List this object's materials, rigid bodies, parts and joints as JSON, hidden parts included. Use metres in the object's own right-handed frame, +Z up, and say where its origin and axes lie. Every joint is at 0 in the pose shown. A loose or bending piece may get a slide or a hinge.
____________________
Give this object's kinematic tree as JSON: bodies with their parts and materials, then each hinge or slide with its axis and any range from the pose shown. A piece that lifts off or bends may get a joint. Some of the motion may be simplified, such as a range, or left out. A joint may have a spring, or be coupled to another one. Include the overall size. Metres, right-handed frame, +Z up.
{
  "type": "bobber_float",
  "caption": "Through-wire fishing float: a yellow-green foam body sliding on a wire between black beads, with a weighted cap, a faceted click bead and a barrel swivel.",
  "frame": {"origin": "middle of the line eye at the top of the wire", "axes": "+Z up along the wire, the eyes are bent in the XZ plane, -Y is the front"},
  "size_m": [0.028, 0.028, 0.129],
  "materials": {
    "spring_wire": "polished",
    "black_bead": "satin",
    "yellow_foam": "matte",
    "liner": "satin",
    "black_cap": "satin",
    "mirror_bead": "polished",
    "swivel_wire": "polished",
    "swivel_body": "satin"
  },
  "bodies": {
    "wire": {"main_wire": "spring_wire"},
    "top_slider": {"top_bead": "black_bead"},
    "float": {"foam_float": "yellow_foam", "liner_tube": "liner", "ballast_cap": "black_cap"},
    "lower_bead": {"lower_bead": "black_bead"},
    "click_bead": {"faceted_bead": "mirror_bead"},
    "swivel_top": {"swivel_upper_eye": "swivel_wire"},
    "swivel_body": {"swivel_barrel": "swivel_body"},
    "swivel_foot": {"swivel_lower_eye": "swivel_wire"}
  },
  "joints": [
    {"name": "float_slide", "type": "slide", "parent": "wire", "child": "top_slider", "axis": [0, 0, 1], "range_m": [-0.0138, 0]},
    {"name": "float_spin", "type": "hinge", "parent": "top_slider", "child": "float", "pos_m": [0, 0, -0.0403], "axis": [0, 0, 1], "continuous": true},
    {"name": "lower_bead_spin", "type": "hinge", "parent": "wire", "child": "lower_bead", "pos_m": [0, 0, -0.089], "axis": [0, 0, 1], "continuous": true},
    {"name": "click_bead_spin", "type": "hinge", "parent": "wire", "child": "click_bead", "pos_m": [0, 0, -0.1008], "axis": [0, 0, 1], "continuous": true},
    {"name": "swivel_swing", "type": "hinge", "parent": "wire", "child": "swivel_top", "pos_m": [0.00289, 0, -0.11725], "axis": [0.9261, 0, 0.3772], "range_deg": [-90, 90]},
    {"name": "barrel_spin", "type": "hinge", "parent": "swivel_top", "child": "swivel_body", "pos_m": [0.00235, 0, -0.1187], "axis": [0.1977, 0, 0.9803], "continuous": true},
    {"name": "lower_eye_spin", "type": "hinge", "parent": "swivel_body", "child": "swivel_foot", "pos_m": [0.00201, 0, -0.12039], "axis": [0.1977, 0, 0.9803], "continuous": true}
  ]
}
____________________
• **THE TASK**: Figure out how many lines of the data above include "joints", then give the number and nothing more.

• **THE COMPLETED TASK**: 2